Le camp Esker de Noront Resources au Cercle de feu. Avec l'aimable autorisation de Noront Resources

Le gouvernement de l’Ontario et neuf Premières Nations de Matawa au nord de l’Ontario ont franchi une étape dans le processus de réconciliation en avril 2014. Ils ont signé l’entente-cadre régionale, un accord historique qui repose sur une nouvelle approche communautaire pour mener les négociations sur l’exploitation des ressources.

L’entente portait sur le Cercle de feu, une ceinture minérale de 5 000 km2 que la première ministre Kathleen Wynne a décrit comme étant l’une des possibilités minières les plus intéressantes pour l’Ontario depuis près d’un siècle. Grâce à d’importantes réserves de nickel, de cuivre et de platine, et l’un des plus importants gisements de chromite du monde, la valeur du gisement est estimée à quelque 60 milliards $. Mais les négociations autour du développement du Cercle de feu se sont maintes fois heurtées à un mur pendant près d’une décennie. Cependant, un vent d’espoir soufflait en cette journée historique où le gouvernement et l’ensemble des neuf Premières Nations, dont les territoires traditionnels allaient être touchés par le développement, ont signé l’entente.

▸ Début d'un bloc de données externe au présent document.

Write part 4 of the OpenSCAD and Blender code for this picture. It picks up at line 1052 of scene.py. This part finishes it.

En août dernier, il semblait que cette approche avait effectivement ouvert la voie au développement. Le gouvernement a annoncé une entente avec trois Premières Nations du Matawa – celles de Webequie, de Marten Falls et de Nibinamik – en vue de construire un corridor de transport de 1 milliard $ praticable en toute saison, tel qu’il avait été proposé par les collectivités, qui ne sont actuellement accessibles que par voie aérienne ou par des routes saisonnières. L’analyse environnementale débuterait en 2018. La construction du nouveau corridor qui relierait les collectivités – et le développement minier du Cercle de feu – aux routes provinciales actuelles commencerait en 2019. La contrainte majeure au développement minier, qui était dépourvu de l’infrastructure nécessaire pour le transport du minerai jusqu’au marché, avait finalement été surmontée.

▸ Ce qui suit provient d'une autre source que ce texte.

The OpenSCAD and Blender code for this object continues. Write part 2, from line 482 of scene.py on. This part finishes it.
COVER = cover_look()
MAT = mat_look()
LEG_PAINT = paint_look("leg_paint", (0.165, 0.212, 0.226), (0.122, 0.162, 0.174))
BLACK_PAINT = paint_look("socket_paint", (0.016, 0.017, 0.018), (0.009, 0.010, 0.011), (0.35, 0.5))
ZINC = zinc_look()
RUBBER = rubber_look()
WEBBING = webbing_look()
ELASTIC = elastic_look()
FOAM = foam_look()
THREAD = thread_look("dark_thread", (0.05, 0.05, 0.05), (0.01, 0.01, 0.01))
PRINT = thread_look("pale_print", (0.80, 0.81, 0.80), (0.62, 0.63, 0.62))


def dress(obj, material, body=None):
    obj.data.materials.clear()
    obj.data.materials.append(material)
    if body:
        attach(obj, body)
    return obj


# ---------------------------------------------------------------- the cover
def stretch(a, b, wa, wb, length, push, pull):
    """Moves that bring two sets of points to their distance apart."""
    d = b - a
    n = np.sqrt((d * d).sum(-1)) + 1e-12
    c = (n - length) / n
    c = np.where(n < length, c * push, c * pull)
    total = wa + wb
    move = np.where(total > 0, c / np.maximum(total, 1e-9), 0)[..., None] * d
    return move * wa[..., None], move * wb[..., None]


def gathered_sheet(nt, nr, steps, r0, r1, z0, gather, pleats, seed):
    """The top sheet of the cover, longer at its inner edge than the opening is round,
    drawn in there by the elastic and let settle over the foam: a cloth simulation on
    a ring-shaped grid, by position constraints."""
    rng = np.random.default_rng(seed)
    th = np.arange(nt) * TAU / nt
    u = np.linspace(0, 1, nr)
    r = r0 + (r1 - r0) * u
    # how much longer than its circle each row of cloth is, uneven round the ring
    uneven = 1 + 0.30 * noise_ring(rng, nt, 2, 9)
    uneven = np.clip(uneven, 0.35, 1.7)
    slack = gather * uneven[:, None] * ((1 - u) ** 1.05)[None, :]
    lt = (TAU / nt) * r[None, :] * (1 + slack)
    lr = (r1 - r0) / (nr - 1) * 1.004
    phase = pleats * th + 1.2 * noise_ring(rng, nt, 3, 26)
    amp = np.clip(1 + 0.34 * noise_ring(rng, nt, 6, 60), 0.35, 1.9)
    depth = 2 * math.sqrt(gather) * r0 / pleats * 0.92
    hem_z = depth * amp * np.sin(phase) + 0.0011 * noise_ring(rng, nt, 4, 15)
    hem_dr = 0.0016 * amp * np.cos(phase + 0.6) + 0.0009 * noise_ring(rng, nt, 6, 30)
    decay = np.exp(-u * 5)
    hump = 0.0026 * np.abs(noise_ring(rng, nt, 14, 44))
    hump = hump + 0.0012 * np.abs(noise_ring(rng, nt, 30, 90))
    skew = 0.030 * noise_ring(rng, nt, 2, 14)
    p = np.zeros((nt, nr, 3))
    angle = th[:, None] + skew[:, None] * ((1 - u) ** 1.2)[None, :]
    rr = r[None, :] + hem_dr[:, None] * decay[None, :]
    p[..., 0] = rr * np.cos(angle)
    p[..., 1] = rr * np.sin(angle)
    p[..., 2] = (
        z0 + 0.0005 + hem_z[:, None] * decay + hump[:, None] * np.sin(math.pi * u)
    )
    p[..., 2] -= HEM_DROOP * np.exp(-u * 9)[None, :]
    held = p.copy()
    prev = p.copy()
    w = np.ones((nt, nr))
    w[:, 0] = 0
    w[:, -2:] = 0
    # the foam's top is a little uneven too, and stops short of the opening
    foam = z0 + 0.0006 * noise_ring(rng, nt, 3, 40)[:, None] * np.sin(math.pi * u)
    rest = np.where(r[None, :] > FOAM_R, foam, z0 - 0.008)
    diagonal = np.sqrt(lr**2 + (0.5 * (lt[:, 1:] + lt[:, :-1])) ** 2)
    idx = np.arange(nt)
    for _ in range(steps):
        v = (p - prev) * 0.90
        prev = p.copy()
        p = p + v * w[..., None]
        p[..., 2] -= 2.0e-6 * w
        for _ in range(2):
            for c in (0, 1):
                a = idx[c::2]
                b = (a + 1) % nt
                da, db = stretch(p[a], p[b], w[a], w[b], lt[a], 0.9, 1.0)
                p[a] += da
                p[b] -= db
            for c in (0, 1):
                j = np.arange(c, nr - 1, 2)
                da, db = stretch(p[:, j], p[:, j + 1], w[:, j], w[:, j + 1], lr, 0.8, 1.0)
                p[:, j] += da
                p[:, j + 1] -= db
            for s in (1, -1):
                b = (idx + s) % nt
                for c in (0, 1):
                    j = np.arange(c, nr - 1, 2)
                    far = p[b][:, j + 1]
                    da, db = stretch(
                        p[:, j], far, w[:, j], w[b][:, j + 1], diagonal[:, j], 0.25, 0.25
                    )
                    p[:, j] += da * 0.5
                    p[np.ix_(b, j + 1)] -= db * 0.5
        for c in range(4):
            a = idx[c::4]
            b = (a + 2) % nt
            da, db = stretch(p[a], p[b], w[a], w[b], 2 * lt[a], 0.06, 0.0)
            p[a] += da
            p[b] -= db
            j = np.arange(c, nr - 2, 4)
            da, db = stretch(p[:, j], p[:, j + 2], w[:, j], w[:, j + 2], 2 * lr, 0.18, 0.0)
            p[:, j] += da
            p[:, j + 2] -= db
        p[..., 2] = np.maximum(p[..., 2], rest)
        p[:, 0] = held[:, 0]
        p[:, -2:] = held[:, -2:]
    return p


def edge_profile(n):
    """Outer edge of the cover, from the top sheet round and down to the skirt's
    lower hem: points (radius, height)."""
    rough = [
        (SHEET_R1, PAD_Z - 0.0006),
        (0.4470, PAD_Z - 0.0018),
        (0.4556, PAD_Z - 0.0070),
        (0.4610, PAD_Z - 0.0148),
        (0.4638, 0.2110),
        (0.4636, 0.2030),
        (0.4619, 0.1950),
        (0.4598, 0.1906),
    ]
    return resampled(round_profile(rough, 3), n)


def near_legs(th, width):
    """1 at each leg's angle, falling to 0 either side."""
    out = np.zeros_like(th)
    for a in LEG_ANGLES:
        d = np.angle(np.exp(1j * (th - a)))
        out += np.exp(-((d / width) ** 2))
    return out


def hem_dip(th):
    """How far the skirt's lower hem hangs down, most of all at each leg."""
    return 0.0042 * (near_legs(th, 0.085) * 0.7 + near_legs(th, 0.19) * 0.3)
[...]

Trois jours plus tard, les chefs des Premières Nations Eabametoong et Neskantaga ont exprimé leur frustration d’avoir été tenus à l’écart des discussions. « Dans les faits, toutes les routes qui mènent au Cercle de feu traversent les territoires de nos Nations, et rien ne se fait sans le consentement libre, préalable et éclairé de nos Premières Nations », a déclaré le chef de la Première Nation Neskantaga Wayne Moonias dans le communiqué.

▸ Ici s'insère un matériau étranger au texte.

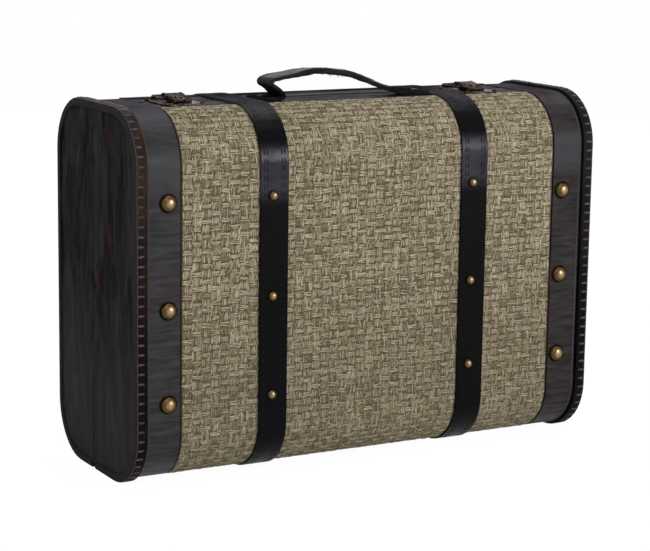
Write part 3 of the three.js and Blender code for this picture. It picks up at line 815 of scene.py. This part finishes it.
def edge_tape(half, name):
    """A thin curved tape over the cloth's top edge, drawn flat as a grid and laid round the corner."""
    flat = HALVES[half]["depth"] - CORNER
    tape = start_shape(bpy.ops.mesh.primitive_grid_add, name, x_subdivisions=24, y_subdivisions=8, size=1)
    for vertex in tape.data.vertices:
        along = flat + TAPE_START + (vertex.co.y + 0.5) * TAPE_REACH
        y, z = wrap_place(half, COVER_DEPTH - TAPE_THICKNESS / 2, along)[0]
        vertex.co = (vertex.co.x * 2 * cover_high.x, y, z)
    modify(tape, "SOLIDIFY", thickness=TAPE_THICKNESS, offset=0)
    return smooth(tidy_normals(tape), 50)


class SUITCASE_OT_trims(bpy.types.Operator):
    """Finish the flat leather strips on the top and the bottom"""

    bl_idname = "suitcase.trims"
    bl_label = "Top and bottom trims"

    def execute(self, context):
        for half in HALVES:
            for place in ("top", "bottom"):
                node = f"{half}_{place}_trim"
                trim = weigh_normals(copy_of_node(node, f"{node}_leather", TRIM_EDGE))
                dress(trim, "trim", half)
        dress(edge_tape("lid", "lid_top_edge_tape"), "trim", "lid")
        return {"FINISHED"}


# Wood and lining

LINING_THICKNESS = 0.5 * MM
BOARD_EDGE = 0.7 * MM


def thinned(points, node, end):
    """An end board's outline as a thin cloth on its inner face."""
    low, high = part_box(node)
    inner, outer = (high.x, low.x) if end == "left" else (low.x, high.x)
    flat = points.copy()
    flat[:, X] = inner - ENDS[end] * LINING_THICKNESS * (points[:, X] - outer) / (inner - outer)
    return flat


class SUITCASE_OT_box(bpy.types.Operator):
    """Finish the wooden walls and ends and the cloth inside"""

    bl_idname = "suitcase.box"
    bl_label = "Wooden box"

    def execute(self, context):
        for half in HALVES:
            dress(copy_of_node(f"{half}_wall", f"{half}_bent_wall"), "wood", half)
            dress(copy_of_node(f"{half}_lining", f"{half}_lining_cloth"), "lining", half)
            for end in ENDS:
                node = f"{half}_{end}_end_board"
                board = copy_of_node(node, f"{half}_{end}_end")
                cloth = moved_copy(
                    board, f"{half}_{end}_end_lining", lambda points: thinned(points, node, end))
                dress(cloth, "lining", half)
                dress(weigh_normals(smooth(rounded(board, BOARD_EDGE))), "wood", half)
        return {"FINISHED"}


# Nails

NAIL_RIM = 0.9 * MM
DOME_SHARE = 0.93
# The rolled rim, ring by ring: how far it widens, and how far it drops as a share of the rim's height
RIM_RINGS = ((1.04, -0.15), (1.035, -0.4), (1.0, -0.45))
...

Le point de vue du gouvernement

« Le chemin de la réconciliation est un processus compliqué », a admis M. Michael Gravelle, le ministre du Développement du Nord et des Mines de l’Ontario. Cela dit, le Cercle de feu reste un processus de négociation « qui est essentiellement centré sur la collaboration avec les Premières Nations pour faire progresser ce qu’elles considèrent comme étant déterminant pour appuyer ce développement ».

Par exemple, les projets de routes ont été élaborés par les trois Premières Nations elles-mêmes. « Cela témoigne de la qualité exceptionnelle de l’entente-cadre régionale », a précisé M. Gravelle. « On ne parle pas ici de l’Ontario qui pilote le processus. On parle des Premières Nations qui pilotent le processus. »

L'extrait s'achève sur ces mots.